My gratitude also goes to my wife, who read every chapter and made many valuable suggestions. I also profited from discussing my findings with my son Michael. Special thanks are due to my assistant, Karen Duda, who typed and retyped these chapters and shared her interest in this book.
I owe a very different kind of thanks to the Shakespeare scholars, whose books I read and consulted. I often disagreed with their conclusions, but their work helped me to reach a wider and deeper understanding of the plays. The books I regularly consulted were Shakespearean Tragedy (A. C. Bradley, 1904), Shakespeare: The Invention of the Human (H. Bloom, 1998), Shakespeare's Language (F. Kermode, 2000), Shakespeare After All (M. Garber, 2004), Will in the World (S. Greenblatt, 2004), Shakespeare's Philosophy (C. McGinn, 2006), and Shakespeare the Thinker (A. D. Nuttal, 2007).

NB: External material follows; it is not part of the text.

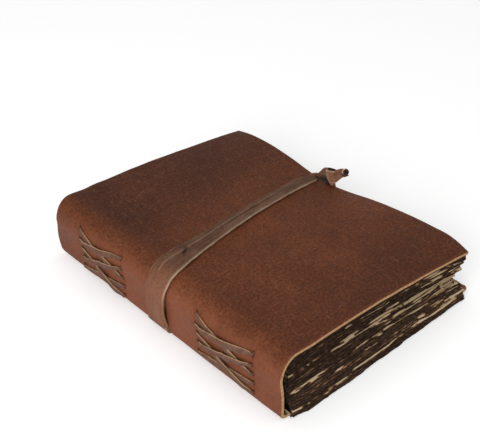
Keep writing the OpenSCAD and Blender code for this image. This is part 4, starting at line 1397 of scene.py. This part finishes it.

It gives me great pleasure to acknowledge the help I received from Dr. Catherine Haran (Mrs. Otto Kernberg). She was visiting her relatives in Ireland and mentioned this book, and they told her about a book published by J. C. Bucknill, M.D., FRC, written in 1861, The Mad Folk of Shakespeare. One of the aims of my book is to illustrate how differently psychoanalysis enables us to understand Shakespeare's plays and Bucknill's book is astonishing because it shows how deeply a psychiatrist writing before Freud understood Shakespeare.